Where a quanta group is a complete specification of all the quanta involved and all of their relative positions over a time interval. We can say that 1 is as much as a neural category can be triggered by a quanta group, and 0 is as little as it can be triggered. So given that "if a quanta group triggers neural category A, x amount, then it also triggers neural category B, (1 - x) amount" we say that B is the compliment of A. The thing is that this theory of category only works for one agent at a time, not the entirety of a linguistic community. My categorical network for "dog" is probably very different from yours on the level of neurons, never-mind the level of fundamental quanta, but they are activated to very similar degrees by identical quanta groups.

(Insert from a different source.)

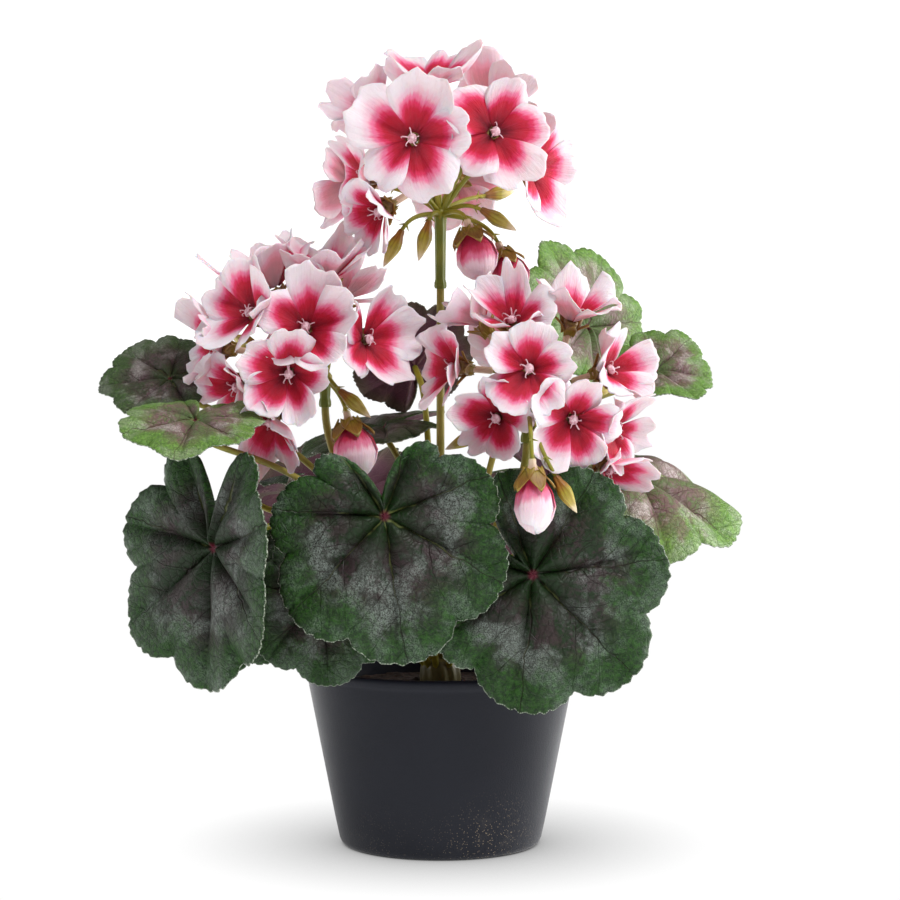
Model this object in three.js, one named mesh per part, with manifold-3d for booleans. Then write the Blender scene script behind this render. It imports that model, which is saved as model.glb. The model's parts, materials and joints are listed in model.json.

There is some objective amount of expected error in approximating the degree of activation of my "dog" category using yours, but it can't be too much since we still manage to communicate effectively about dogs.
I'm sure I have something more to say about all this, but I have HW. Maybe I'll write a post later after I've collected my thoughts a bit more if this comment goes over well.
comment by [deleted] · 2016-10-22T03:17:10.458Z · LW(p) · GW(p)
Something that helps me understand reductionism is defining "hands" not as a set of quarks in some state, but as a range of possible sets of quarks in a range of possible states. Replace quarks by whatever fundamental thing reality is made of.
Replies from: hairyfigment↑ comment by hairyfigment · 2016-10-22T20:16:19.704Z · LW(p) · GW(p)
Replace quarks by whatever fundamental thing reality is made of.
That's the kicker, isn't it. We'd like to be able to look at an arbitrary model of the world, and see if it has any observers in it who might experience "hands".